Mais la réaction sans doute la plus vive a été celle de Séoul. Le veto de la Russie est une « décision irresponsable », a fustigé la diplomatie sud-coréenne. « Il ne peut y avoir aucune justification à la disparition des gardiens du régime de sanctions. C’est comme détruire des caméras de surveillance pour empêcher d’être pris la main dans le sac », a-t-il ajouté.

« La France regrette profondément le veto qui a été opposé à la reconduction du mandat. Celui-ci prive le Conseil d’un outil primordial pour suivre la mise en œuvre de ses résolutions, y compris des sanctions, mais aussi des exemptions humanitaires. [Il] prive l’ensemble des États membres d’une source d’information cruciale sur un sujet qui intéresse directement leur sécurité et la stabilité internationale. Il est, enfin, un nouveau facteur de fragilisation de notre architecture de non-prolifération », a déploré la diplomatie française.

De son côté, le département d’État américain a pointé le « cynisme » dont a fait preuve la Russie pour saper « la paix et la sécurité dans le monde » afin de « favoriser un troc vicié que Moscou a scellé ».

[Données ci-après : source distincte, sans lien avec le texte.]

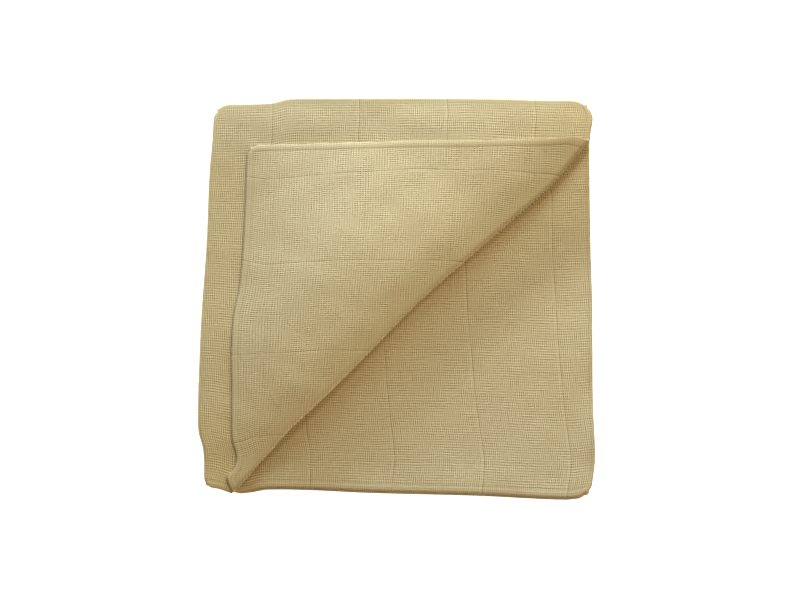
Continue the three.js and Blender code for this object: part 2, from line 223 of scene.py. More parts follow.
def follow_outline(across, down, layer, share):
    """Moves the layers' points so that the stack's sides follow the outline."""
    x = across / WIDTH
    y = down / HEIGHT
    step_right = np.choose(layer - 1, [HEM_STEPS[k][0] for k in (1, 2, 3, 4)])
    step_bottom = np.choose(layer - 1, [HEM_STEPS[k][1] for k in (1, 2, 3, 4)])
    step_right = step_right * x**2 * np.clip(down / CLEAR_OF_FOLDS, 0, 1)
    step_bottom = step_bottom * y**2 * np.clip(across / CLEAR_OF_FOLDS, 0, 1)
    aside = read(LEFT_SIDE, down) * (1 - x) ** 2 - read(RIGHT_SIDE, down) * x**2
    along = read(TOP_SIDE, across) * (1 - y) ** 2 - read(BOTTOM_SIDE, across) * y**2
    return across + share * aside - step_right, down + share * along - step_bottom


# %% [markdown]
# The turned corner
# The top layer's corner is laid back over the stack. Its fold is a soft roll, not a crease: the
# cloth goes round a bend, climbs further back over a broad arch, and comes down to rest on the
# layer below. Where the corner is shallow, at both ends of the fold, the arch is lower too.
# The layers under the fold are puffed up as well, in a swell that runs along it. Together they
# give a part of the broad soft valley of shade, and painted shade in the material gives the rest.
# The fold wanders from a straight line, and so do the hems.

# %% Turned corner
TURN_START = np.array([WIDTH - 1.4, 38.0])
TURN_END = np.array([26.0, HEIGHT - 1.0])
TURN_ALONG = (TURN_END - TURN_START) / np.linalg.norm(TURN_END - TURN_START)
TURN_OUT = np.array([TURN_ALONG[1], -TURN_ALONG[0]])
TURN_RADIUS = 1.9
TURN_TAKE_UP = 0.952
TURN_SLIDE = 11.0
FULL_DEPTH = 120.0  # a shallower corner has a tighter bend
TIGHTEST = 0.4  # share of the radius where the corner has no depth
REST = 1.2  # from the layer below to the turned hems that lie on it
ARCH_REACH = 80.0  # how far in from the turned hems the arch comes up
TIP_DEPTH = float(np.dot(np.array([WIDTH, HEIGHT]) - TURN_START, TURN_OUT)) - TURN_RADIUS * math.pi
EDGE_REACH = 26  # how far in from a turned hem its waves are felt
WAVE_REACH = 60  # and those of the fold
SETTLE = 12  # the turned hems take their waves up over this distance behind the fold

# (out in front of the fold, how much the whole stack is puffed up there)
SWELL = [(-165, 0), (-125, 1.2), (-90, 3.6), (-60, 5.9), (-40, 7.1), (-20, 7.3), (0, 6.6),
         (26, 4), (53, 1.3), (72, 0.3), (90, 0)]
# (along from the fold's right end, size of the swell)
SWELL_SIZE = [(0, 0.1), (60, 0.2), (110, 0.42), (170, 0.9), (310, 1), (370, 0.7), (420, 0.35),
              (460, 0.15)]
# (back from the fold, how much the turned corner climbs above its bend)
ARCH = [(0, 0), (10, 2), (20, 4), (30, 5.7), (45, 7.3), (60, 9.3), (80, 12.1), (107, 14.8),
        (150, 16.6), (240, 16.6)]
# (along from the fold's right end, size of the arch)
ARCH_SIZE = [(0, 0.1), (60, 0.15), (110, 0.3), (160, 0.65), (220, 1), (340, 1), (460, 0.8)]
# (along from the corner's tip, outward)
TURNED_TOP_EDGE = [(0, 0), (73, 0.9), (142, 2), (184, 1.8), (236, 3.9), (278, 5.3), (292, 7.4),
                   (312, 6)]
TURNED_LEFT_EDGE = [(0, -1), (80, -1.1), (125, 0.8), (152, 5), (182, 5.3), (230, 1.2),
                    (263, -1.6), (277, -3.4), (288, -0.5), (297, 8.6), (312, 7)]
# (along from the fold's right end, outward)
TURN_WAVE = [(0, 0), (50, 4.4), (90, 2.4), (152, -1.8), (214, -5), (283, -2.7), (340, -1),
             (448, 0)]


def by_the_turn(across, down):
    """Places seen from the fold: along it, out in front of it, and how deep the corner is there."""
    x = across - TURN_START[0]
    y = down - TURN_START[1]
    along = x * TURN_ALONG[0] + y * TURN_ALONG[1]
    out = x * TURN_OUT[0] + y * TURN_OUT[1]
    foot_x = TURN_START[0] + along * TURN_ALONG[0]
    foot_y = TURN_START[1] + along * TURN_ALONG[1]
    depth = np.minimum((WIDTH - foot_x) / TURN_OUT[0], (HEIGHT - foot_y) / TURN_OUT[1])
    return along, out, depth


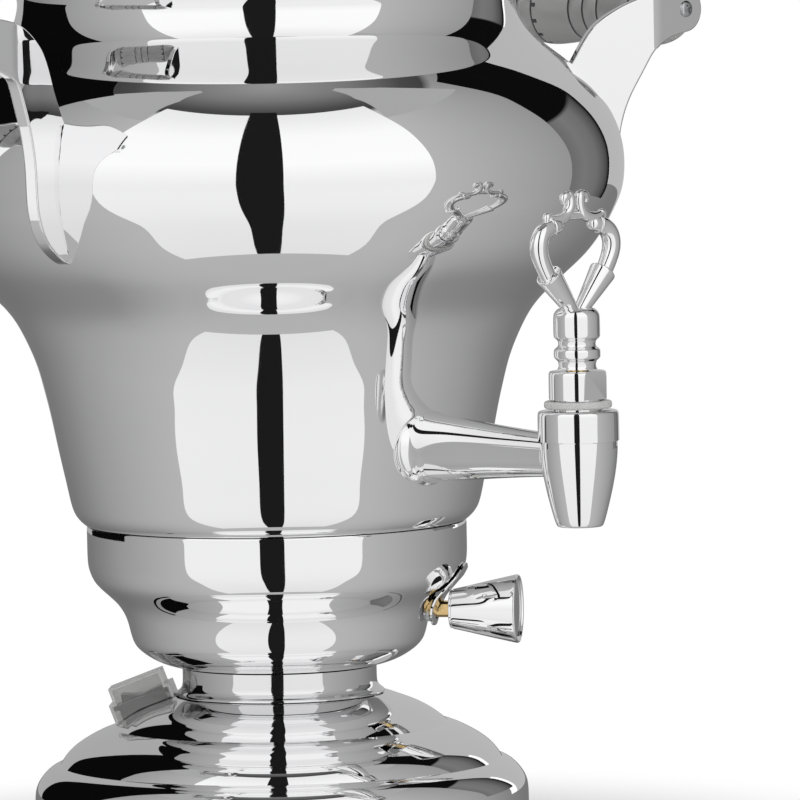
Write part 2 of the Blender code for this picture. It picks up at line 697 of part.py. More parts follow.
# Tap: a pipe on the body, a spout with a turning plug, and the ring-shaped key
def make_tap(body):
    axis = aimed(Vector((0, 0, TAP_HEIGHT)), Vector((0, -1, 0)))
    wall = TAP_REACH - TAP_LENGTH
    inner = wall - BODY_WALL
    flare = [
        (TAP_PIPE_RADIUS + (TAP_FLANGE_RADIUS - TAP_PIPE_RADIUS) * out, wall + TAP_LENGTH * way)
        for out, way in TAP_FLARE_SHARES
    ]
    pipe = turned(
        "tap_pipe", solid_of(flare + [(TAP_FLANGE_RADIUS, inner)]), CHROME, MEDIUM_STEPS, False,
    )
    place(pipe, axis)
    cut(pipe, body_skin)
    tail_start = inner - TAP_TAIL_LENGTH
    tail = cylinder("tap_tail", TAP_TAIL_RADIUS, wall + OVERRUN - tail_start, None, MEDIUM_STEPS)
    join(pipe, place(tail, axis @ Matrix.Translation((0, 0, tail_start))))
    bore = cylinder("tap_bore", TAP_BORE_RADIUS, TAP_REACH - tail_start + OVERRUN, None)
    place(bore, axis @ Matrix.Translation((0, 0, tail_start - OVERRUN)))
    cut(pipe, bore)
    spout_place = Matrix.Translation((0, -TAP_REACH, 0))
    spout_skin = turned("spout_skin", solid_of(widened(spout_outline, GAP)), None, MEDIUM_STEPS, False)
    cut(pipe, place(spout_skin, spout_place))
    depth = TAP_FLANGE_RADIUS + TAP_TAIL_LENGTH
    hole = cylinder("tap_hole", TAP_TAIL_RADIUS + GAP, depth, None, MEDIUM_STEPS)
    cut(body, place(hole, axis @ Matrix.Translation((0, 0, tail_start))))
    make_tap_seal(axis, inner)
    make_spout(spout_place)


def make_tap_seal(axis, inner):
    slope = TAP_SEAL_RADIUS / 2
    start = inner - slope - TAP_SEAL_THICKNESS
    ring = [
        (TAP_SEAL_RADIUS, inner + slope), (TAP_SEAL_RADIUS, start),
        (TAP_TAIL_RADIUS + GAP, start), (TAP_TAIL_RADIUS + GAP, inner + slope),
    ]
    seal = place(turned("tap_seal", ring, RUBBER, MEDIUM_STEPS), axis)
    cut(seal, tank_space, "INTERSECT")
    nut(
        "tap_lock_nut", TAP_NUT_RADIUS, TAP_NUT_HEIGHT, TAP_TAIL_RADIUS, start - GAP - TAP_NUT_HEIGHT,
        axis, BRASS,
    )


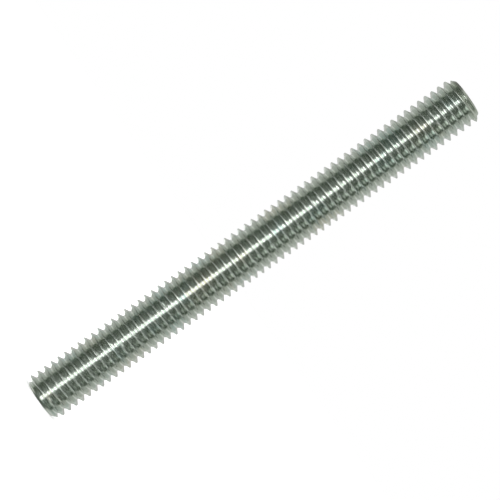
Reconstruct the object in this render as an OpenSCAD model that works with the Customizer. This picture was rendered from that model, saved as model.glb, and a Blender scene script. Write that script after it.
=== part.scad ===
// Threaded rod: a length of steel bar with a right-hand metric thread rolled along
// the whole of it, both ends cut flat and chamfered.
// It stands on one end, with its axis on Z and the middle of that end at the origin.

/* [Rod] */
// Length from end to end
rod_length = 80; // [20:1:96]
// Nominal diameter of the thread
nominal_d = 8; // [6.5:0.1:10]
// How much smaller than nominal the thread is, measured across the rod, so that a nut runs freely
running_allowance = 0.13; // [0:0.01:0.3]

/* [Thread] */
// Distance from one crest to the next
pitch = 1.25; // [1:0.05:1.75]
// Angle between the two sides of the groove
groove_angle = 60; // [50:1:70]
// Share of the sharp thread's height that the flat crest leaves off
crest_cut = 0.125; // [0.08:0.005:0.2]
// Share of the sharp thread's height that is filled in at the bottom of the groove
root_fill = 0.165; // [0.1:0.005:0.25]
// Direction in which the crest leaves the lower end, as an angle from +X
thread_start = 242; // [0:1:359]

/* [Ends] */
// How far below the bottom of the groove the chamfer meets the flat end
chamfer_below_groove = 0.17; // [0.05:0.01:0.6]
// Slope of the chamfer, measured from the rod's axis
chamfer_angle = 45; // [30:1:60]

/* [Facets] */
// Facets in one turn of each side of the thread
facets_per_turn = 20; // [12:1:20]

/* [Hidden] */

// Height of the V that the two sides of the thread would make if they met at sharp points
sharp_height = pitch / 2 / tan(groove_angle / 2);
crest_r = (nominal_d - running_allowance) / 2;
groove_r = crest_r - sharp_height * (1 - crest_cut - root_fill);

// The corners of the facets stand a little outside the true helix, so that the facets
// enclose as much steel as its curve does
corner_out = sqrt(2 * PI / facets_per_turn / sin(360 / facets_per_turn));
sharp_crest_r = (crest_r + sharp_height * crest_cut) * corner_out;
sharp_groove_r = (groove_r - sharp_height * root_fill) * corner_out;

end_r = groove_r - chamfer_below_groove;
chamfer_length = (crest_r - end_r) / tan(chamfer_angle);

// Turns of thread made beyond each end, for the ends to cut off
spare_turns = 2;
cylinder_facets = 120;

// A point of a helix that climbs one pitch a turn, shifted along the axis
function on_helix(r, turn, shift = 0) =
  let (angle = 360 * turn + thread_start)
  [r * cos(angle), r * sin(angle), pitch * turn + shift];

// The bar to the outside of the crests, with its end faces and chamfers
module chamfered_bar() {
  rotate_extrude($fn = cylinder_facets)
    polygon([
      [0, 0],
      [end_r, 0],
      [crest_r, chamfer_length],
      [crest_r, rod_length - chamfer_length],
      [end_r, rod_length],
      [0, rod_length]
    ]);
}

// The steel inside the bottom of the groove
module core() {
  cylinder(r = groove_r, h = rod_length, $fn = cylinder_facets);
}

// The thread with sharp crests and grooves, and more of it than the rod's length.
// One line runs along the groove and one along the crest, half a pitch above it. A strip
// of facets joins them, and a second one joins the crest to the groove's next turn.
module sharp_thread() {
  turns = ceil(rod_length / pitch) + 2 * spare_turns;
  steps = turns * facets_per_turn;
  last = steps - facets_per_turn;
  groove = [for (i = [0 : steps])
    on_helix(sharp_groove_r, i / facets_per_turn - spare_turns, -pitch / 2)];
  crest = [for (i = [0 : last])
    on_helix(sharp_crest_r, i / facets_per_turn - spare_turns)];
  tips = [for (z = [groove[0].z - pitch, groove[steps].z + pitch]) [0, 0, z]];

  // Where the crest line and the two tips start in the list of all points
  c = len(groove);
  low = c + len(crest);
  high = low + 1;
  up = facets_per_turn;
  rising = [for (i = [0 : last - 1]) each [[i, c + i, c + i + 1], [i, c + i + 1, i + 1]]];
  falling = [for (i = [0 : last - 1])
    each [[c + i, i + up, i + up + 1], [c + i, i + up + 1, c + i + 1]]];
  low_end = [for (i = [0 : up - 1]) [low, i, i + 1], [low, up, c], [low, c, 0]];
  high_end = [for (i = [last : steps - 1]) [high, i + 1, i],
    [high, c + last, steps], [high, last, c + last]];
  polyhedron(concat(groove, crest, tips), concat(rising, falling, low_end, high_end), convexity = 10);
}

module threaded_rod() {
  color([0.72, 0.74, 0.72])
    intersection() {
      chamfered_bar();
      union() {
        core();
        sharp_thread();
      }
    }
}

threaded_rod();
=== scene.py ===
import math

import bpy
from mathutils import Matrix, Vector


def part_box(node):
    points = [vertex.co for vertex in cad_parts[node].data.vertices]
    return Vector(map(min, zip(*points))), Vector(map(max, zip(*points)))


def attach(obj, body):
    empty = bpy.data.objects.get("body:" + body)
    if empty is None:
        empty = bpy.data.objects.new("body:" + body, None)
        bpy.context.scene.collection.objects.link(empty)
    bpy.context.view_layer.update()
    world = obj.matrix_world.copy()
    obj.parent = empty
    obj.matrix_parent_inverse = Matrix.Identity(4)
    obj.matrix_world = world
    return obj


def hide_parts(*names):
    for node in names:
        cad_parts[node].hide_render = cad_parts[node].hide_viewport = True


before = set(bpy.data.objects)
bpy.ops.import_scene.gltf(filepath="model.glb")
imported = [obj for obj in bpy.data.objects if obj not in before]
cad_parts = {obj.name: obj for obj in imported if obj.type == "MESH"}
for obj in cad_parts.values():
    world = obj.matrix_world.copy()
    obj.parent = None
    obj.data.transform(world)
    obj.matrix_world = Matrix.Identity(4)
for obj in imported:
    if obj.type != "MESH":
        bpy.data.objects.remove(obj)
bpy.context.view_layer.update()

mm = 0.001

pitch = 1.25 * mm
crest_radius = 3.933 * mm
groove_radius = 3.166 * mm
crest_flat = pitch / 8
groove_angle = math.radians(61)
thread_start = math.radians(242)
end_radius = 2.996 * mm
groove_rounding = 0.03 * mm
facets_in_a_turn = 80
rod_foot, rod_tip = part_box("threaded_rod")
rod_length = rod_tip[2] - rod_foot[2]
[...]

Quant à l’Union européenne [UE], elle a dit voir dans le veto russe une « tentative » pour « dissimuler des transferts illégaux d’armes entre la Corée du Nord et la Russie ». Et d’ajouter : « Cela aura de graves conséquences sur la capacité à mettre en œuvre les résolutions du Conseil de sécurité et à répondre aux actions déstabilisatrices » de Pyongyang et « sapera l’architecture mondiale de non-prolifération ».